The Tourism Bureau yesterday reiterated that the nation has laws to regulate hotels and other types of short-term accommodations, and that all Internet platforms are required by law to remove ads posted by illegal operators.
At a news conference at Taipei Railway Station, the bureau vowed to step up efforts to crack down on illegal lodging.
The agency is to increase communication with Airbnb and other platforms that advertise accommodations, bureau Director-General Chou Yung-hui (周永暉) said.
Photo: Huang Yao-cheng, Taipei Times
The bureau is to confer with the National Communications Commission about working together to crack down on illegal operators, he said, adding that it would also seek legislative support to raise penalties for illegal operators.
“Some only lack registration; they should quickly register their businesses and become legal operators,” Chou said.

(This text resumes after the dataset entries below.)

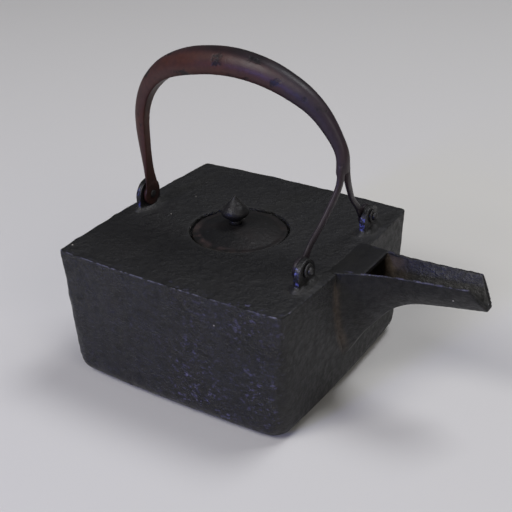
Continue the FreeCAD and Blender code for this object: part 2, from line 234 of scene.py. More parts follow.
def castIron(name, look):
    # Black cast iron; each piece writes its masks on its mesh as attributes: real rust and dust, a rubbed rim
    # with a painted highlight, calm parts darkened as painted shade, and painted glints.
    effects = castEffects
    material, tree, shader, place = startMaterial(name)
    skin = useGroup(tree, castSkin, Place=place, Grain=look["grain"], Ripple=look["ripple"],
                    Ripple_Depth=look["rippleDepth"])
    wear = useGroup(tree, edgeWear, Place=place, Low=look["wearLow"], High=look["wearHigh"]).outputs["Wear"]
    speck = useGroup(tree, specks, Place=place).outputs["Speck"]
    rust = attributeFactor(tree, "rust")
    dust = attributeFactor(tree, "dust")
    calmAndPaintedShade = attributeFactor(tree, "calmAndPaintedShade")
    # The rub mask is a worn rim with a painted bluish highlight, broken up by a noise.
    uneven = spread(tree, noiseNode(tree, place, effects["rubScale"]), *effects["rubRange"])
    rub = maths(tree, "MULTIPLY", attributeFactor(tree, "rub"), uneven)
    colour = blendColour(tree, skin.outputs["Tone"], look["dark"], look["base"])
    brownish = maths(tree, "MULTIPLY", skin.outputs["Patch"], look["patch"])
    colour = blendColour(tree, brownish, colour, look["brown"])
    # Painted shade: the calm parts are darkened towards the dark tone.
    colour = blendColour(tree, maths(tree, "MULTIPLY", calmAndPaintedShade, effects["paintedShadeAmount"]), colour, look["dark"])
    rusty = maths(tree, "MULTIPLY", rust, spread(tree, skin.outputs["Height"], *effects["rustRange"]))
    colour = blendColour(tree, rusty, colour, look["rust"])
    dusty = maths(tree, "MULTIPLY", dust, spread(tree, skin.outputs["Tone"], *effects["dustRange"]))
    colour = blendColour(tree, dusty, colour, look["dust"])
    colour = blendColour(tree, maths(tree, "MULTIPLY", wear, look["wear"]), colour, look["worn"])
    # Painted glints: bluish flecks of reflected light.
    paintedGlint = maths(tree, "MULTIPLY", skin.outputs["Painted Glint Fleck"], attributeFactor(tree, "paintedGlint"))
    colour = blendColour(tree, paintedGlint, colour, look["paintedGlintColour"])
    # A worn rim with a painted bluish highlight.
    colour = blendColour(tree, rub, colour, look["rubbedAndPaintedHighlight"])
    colour = blendColour(tree, speck, colour, effects["speck"])
    roughest = look["rough"] + effects["dullest"]
    smoothest = look["rough"] - effects["glossiest"]
    roughness = spread(tree, skin.outputs["Tone"], 0.0, 1.0, roughest, smoothest)
    dirt = maths(tree, "ADD", rust, dust)
    changes = (("ADD", dirt, "dirtRough"), ("SUBTRACT", rub, "rubRough"), ("SUBTRACT", paintedGlint, "glintRough"),
               ("ADD", calmAndPaintedShade, "calmRough"))
    for operation, mask, amount in changes:
        roughness = maths(tree, operation, roughness, maths(tree, "MULTIPLY", mask, effects[amount]), True)
    relief = maths(tree, "SUBTRACT", 1.0, maths(tree, "MULTIPLY", calmAndPaintedShade, effects["calmRelief"]))
    height = maths(tree, "MULTIPLY", skin.outputs["Height"], relief)
    shader.inputs["Specular IOR Level"].default_value = look["specular"]
    finishMaterial(tree, shader, colour, roughness, height, look["bump"], look["bumpDepth"])
    return material


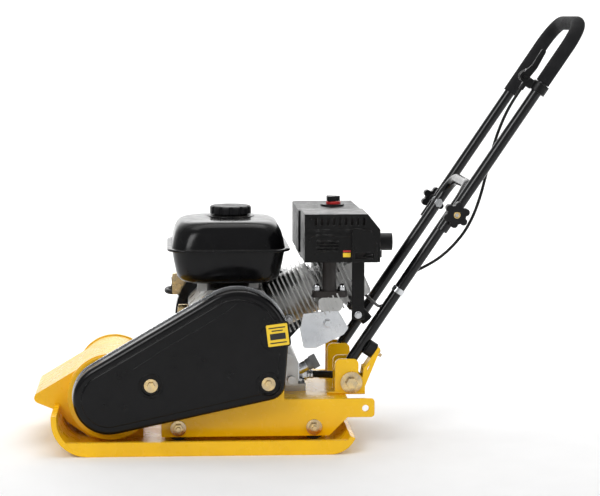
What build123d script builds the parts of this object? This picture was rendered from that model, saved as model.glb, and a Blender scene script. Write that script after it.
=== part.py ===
"""A forward plate compactor: cast base plate, exciter, belt drive, petrol engine and folding handle.

Frame: millimetres, +Z up, +X towards the operator's handle, -Y towards the belt side.
The origin is the middle of the flat underside of the base plate.
"""

from build123d import *
import math
import os

# ---- driving dimensions -------------------------------------------------------------------
# Base plate
PLATE_LENGTH = 488.0
PLATE_WIDTH = 350.0
PLATE_THICKNESS = 9.0
RIM_HEIGHT = 23.0
RIM_THICKNESS = 8.0
FRONT_CURVE_RADIUS = 59.0
FRONT_LIP_HEIGHT = 66.0
REAR_CURVE_RADIUS = 44.6
REAR_LIP_HEIGHT = 26.4

# Exciter: the eccentric shaft and its cast housing
EXCITER_X = -150.0
EXCITER_Z = 85.0
EXCITER_TUBE_RADIUS = 62.0
EXCITER_HALF_LENGTH = 114.0
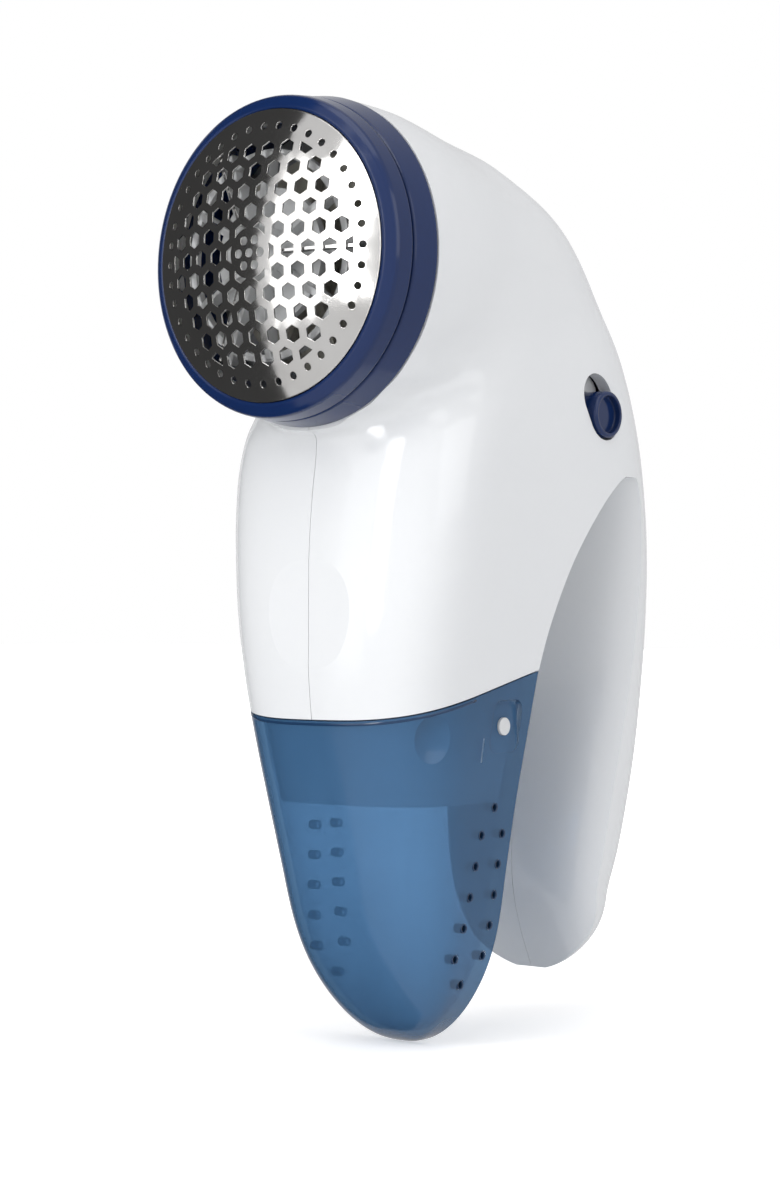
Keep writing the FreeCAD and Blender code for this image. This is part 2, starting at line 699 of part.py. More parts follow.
def air_guide():
    """Bulkhead behind the fan with a chute that drops the lint to the neck."""
    disc = rod_y(30.0, 20.6, 22.2)
    opening = box(-13.0, 13.0, 0, 60, 90, HEAD_Z - 9.0)
    outer = [(20.6, HEAD_Z - 8.0), (44.6, 86.0), (44.6, 77.5), (20.6, 77.5)]
    inner = [(10.0, HEAD_Z - 6.0), (19.4, HEAD_Z - 9.0), (43.2, 85.6), (43.2, 70.0), (10.0, 70.0)]
    chute = prism_x(outer, -17.0, 17.0).cut(prism_x(inner, -15.6, 15.6))
    guide = disc.cut(opening).common(box(-30, 30, 0, 60, HEAD_Z - 20, 180)).fuse(chute)
    return guide.cut(rod_y(3.6, 0, 60)).common(CORE)


# ---- power --------------------------------------------------------------------------------
def cell(side):
    r = CELL_D / 2
    body = Part.makeCylinder(r, CELL_L - 1.2, V(side * CELL_X, CELL_Y, CELL_Z))
    body = body.makeChamfer(0.5, [e for e in body.Edges if e.Closed])
    z1 = CELL_Z + CELL_L - 1.2
    cap = Part.makeCylinder(2.75, 1.2, V(side * CELL_X, CELL_Y, z1))
    cell_body = body.fuse(cap)
    if side < 0:
        cell_body.rotate(V(side * CELL_X, CELL_Y, CELL_Z + CELL_L / 2), V(0, 1, 0), 180)
    return cell_body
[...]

Japanese Internet firm Rakuten has promised to voluntarily review all listings on its platform and remove those by illegal operators, the bureau said.
Booking.com, Agoda, TripAdvisor and Expedia have also indicated that they would take down listings on their platforms by illegal operators when notified, it said.
San Francisco-based online hospitality service operator Airbnb said in an interview with the Liberty Times (sister newspaper of the Taipei Times) that it voluntarily took down all illegal home-sharing listings in Japan after the Japanese government passed an amendment to the Hotel and Inns Act that provided a clear definition of a “home-sharing service.”
Airbnb said that it would be happy to comply if the Taiwanese government enacts regulations similar to those of Japan.
However, the government should not ignore that an increasing number of people seek to enrich their travel experiences by staying with locals voluntarily sharing their homes, it said.
The bureau said it would list on its Web site the online platforms that are unwilling or hesitant to comply with the nation’s laws, adding that all illegal home-sharing listings would be referred to local government officials.
“Internet platform operators should adhere to Taiwan’s regulations on hotels and short-stay rentals,” the bureau said.
The offerings of Taiwan’s legal hotels and bed and breakfasts have become diverse, with each having its own characteristics and reputation, the bureau said.
“Tourists might be seeking low-cost accommodations, but problems generated by illegal operators or short-stay rentals — from safety concerns, tax issues and possible invasion of guests’ privacy to consumer disputes — have caused them to be banned around the world,” the bureau said.
“All legal hotels have passed official evaluations for fire and public safety, hygiene and other elements, and are also required to insure all their tenants,” the bureau added.